This view from East Gloucester’s Banner Hill, rendered on a medium-sized wood panel, is represented in one of the charcoal sketches that Twachtman sent to his son Alden in the fall of 1900 (Alden was in Bemis, Maine, from June through September of the year), after paintings he rendered in Gloucester in that summer (D.1408). The painting is close in its imagery to the drawing, but the dimensions indicated in the latter, below the squared off sketch, of "8 x 16" do not match the painting. Twachtman—who noted the width first—could have made an error in the work's measurements or the drawing was meant to represent a somewhat larger version of the same scene.
It is, nonetheless, clear that this painting was rendered in the summer of 1900. It can be presumed to be the work with its current title included in Twachtman’s 1901 exhibitions in Chicago (January), Columbus, Ohio (February), and Cincinnati (April–May).

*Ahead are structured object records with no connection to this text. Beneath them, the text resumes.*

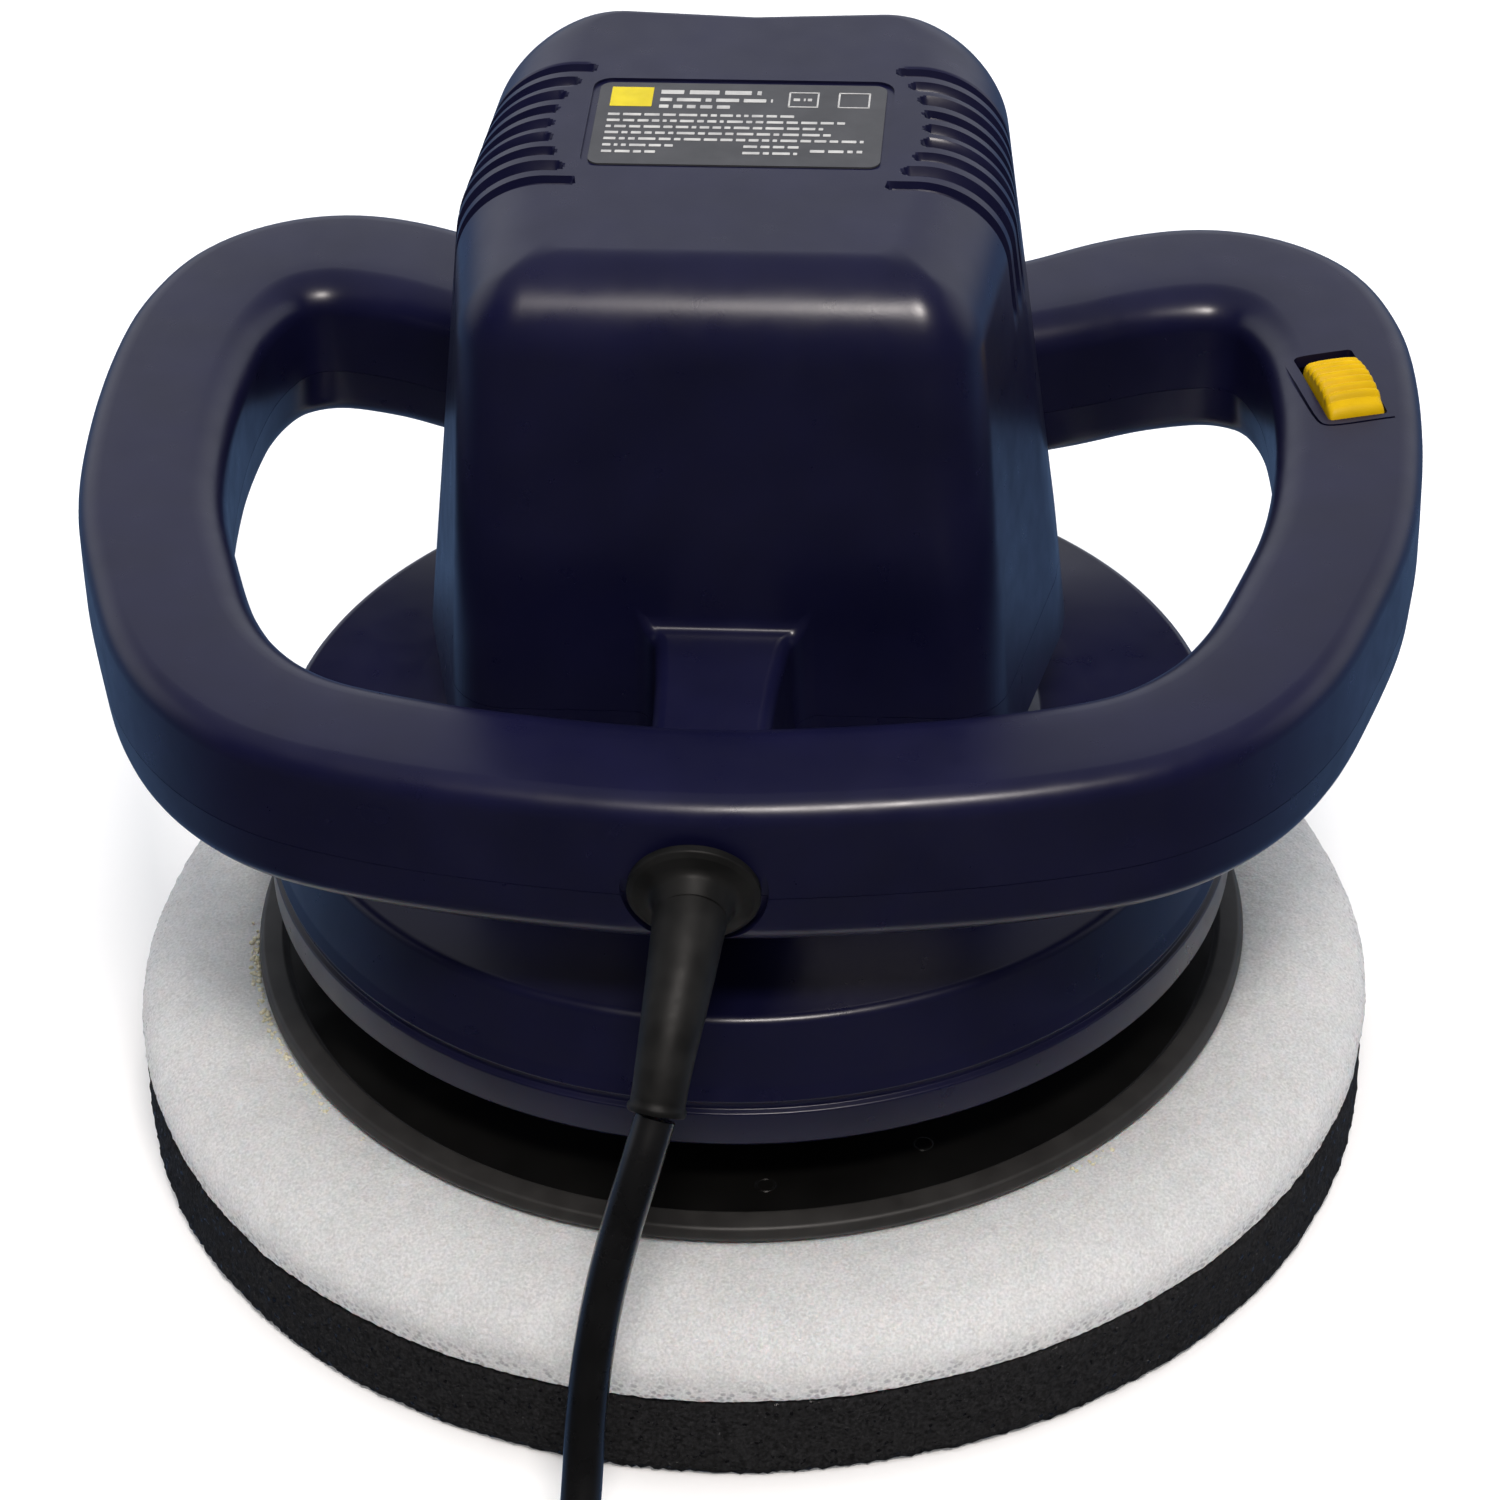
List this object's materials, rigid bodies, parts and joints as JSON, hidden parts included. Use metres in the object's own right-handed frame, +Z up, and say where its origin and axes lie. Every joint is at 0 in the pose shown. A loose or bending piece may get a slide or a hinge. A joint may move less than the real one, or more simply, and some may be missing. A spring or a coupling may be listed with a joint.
{
  "type": "rotary polisher",
  "caption": "Two-handed orbital polisher: a round foam pad on an eccentric drive, a domed guard, a box-shaped motor cover, a closed handle ring, a slide switch and a cord.",
  "frame": {"origin": "centre of the underside of the foam pad, on the floor", "axes": "+Z up along the motor, -Y towards the cord and the front of the handle ring, +X towards the side with the switch"},
  "size_m": [0.3064, 0.3933, 0.2005],
  "materials": {
    "navy_housing": "fine spark-textured moulded ABS, dark navy",
    "label_face": null,
    "dark_rubber": "smooth moulded rubber",
    "black_plastic": "moulded nylon",
    "plate_plastic": "glossy black moulded plastic",
    "copper_winding": "varnished copper wire",
    "copper_bars": "turned copper bars",
    "carbon": "graphite",
    "cast_aluminium": "die-cast",
    "lamination_steel": "stacked sheet",
    "cast_zinc": "die-cast zinc alloy",
    "bright_steel": "ground",
    "lead_insulation": "pvc insulated lead",
    "cord_jacket": "smooth black vinyl",
    "plug_vinyl": "moulded black vinyl",
    "plated_brass": "nickel plated",
    "white_foam": "closed-cell foam, fine pores",
    "black_foam": "open-cell foam, coarse pores",
    "yellow_plastic": "ribbed moulded plastic"
  },
  "bodies": {
    "housing": {"upper_housing": "navy_housing", "lower_housing": "navy_housing", "label_plate": "label_face", "strain_relief": "dark_rubber", "switch_body": "black_plastic", "stator_core": "lamination_steel", "field_coil_front": "copper_winding", "field_coil_back": "copper_winding", "upper_end_frame": "cast_aluminium", "lower_end_frame": "cast_aluminium", "upper_bearing_outer": "bright_steel", "lower_bearing_outer": "bright_steel", "brush_holder_left": "black_plastic", "carbon_brush_left": "carbon", "brush_spring_left": "bright_steel", "brush_holder_right": "black_plastic", "carbon_brush_right": "carbon", "brush_spring_right": "bright_steel", "housing_screw_1": "bright_steel", "housing_screw_2": "bright_steel", "housing_screw_3": "bright_steel", "housing_screw_4": "bright_steel", "housing_screw_5": "bright_steel", "housing_screw_6": "bright_steel", "lead_to_switch": "lead_insulation", "lead_switch_to_brush": "lead_insulation", "lead_to_field": "lead_insulation", "power_cord": "cord_jacket", "cord_coil": "cord_jacket", "cord_tail": "cord_jacket", "plug_body": "plug_vinyl", "plug_blade_left": "plated_brass", "plug_blade_right": "plated_brass"},
    "rotor": {"shaft": "bright_steel", "armature_core": "lamination_steel", "winding_upper": "copper_winding", "winding_lower": "copper_winding", "commutator": "copper_bars", "cooling_fan": "black_plastic", "upper_bearing_inner": "bright_steel", "lower_bearing_inner": "bright_steel", "eccentric_weight": "cast_zinc", "pad_bearing_inner": "bright_steel", "pad_washer": "bright_steel", "pad_bolt": "bright_steel"},
    "pad": {"backing_plate": "plate_plastic", "pad_bearing_outer": "bright_steel", "bearing_circlip": "bright_steel", "foam_upper": "white_foam", "foam_lower": "black_foam"},
    "switch": {"switch_knob": "yellow_plastic"}
  },
  "joints": [
    {"name": "motor_spin", "type": "hinge", "parent": "housing", "child": "rotor", "pos_m": [0, 0.0055, 0.1], "axis": [0, 0, 1], "continuous": true},
    {"name": "pad_spin", "type": "hinge", "parent": "rotor", "child": "pad", "pos_m": [0, 0, 0.05], "axis": [0, 0, 1], "continuous": true},
    {"name": "switch_slide", "type": "slide", "parent": "housing", "child": "switch", "axis": [-0.2807, 0.9598, 0], "range_m": [0, 0.0045]}
  ]
}
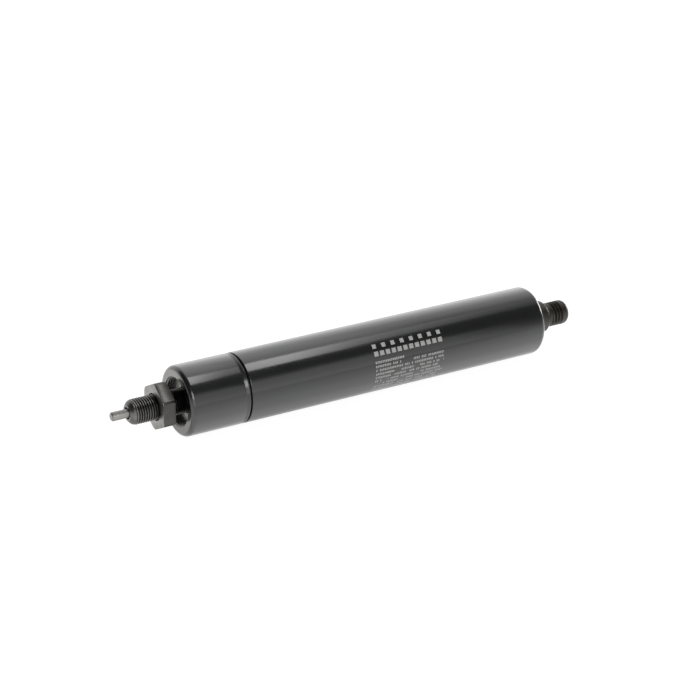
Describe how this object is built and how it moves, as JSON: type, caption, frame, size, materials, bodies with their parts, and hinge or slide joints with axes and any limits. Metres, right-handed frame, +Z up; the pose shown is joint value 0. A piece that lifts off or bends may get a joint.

In a review of the Chicago exhibition, a critic for the Chicago Times Herald described View from East Gloucester as “full of charm and the very breath of summer.”
In the work, Twachtman again featured the wide gable of the J. F. Wonson fish building (see Gloucester Harbor, OP.1403) and a long pier to its east that he used as a diagonal to divide the picture plane. At the same time, the vertical line of a telephone pole establishes the foreground. Twachtman did not include the telephone pole in his charcoal sketch, giving more emphasis to pier and fish building.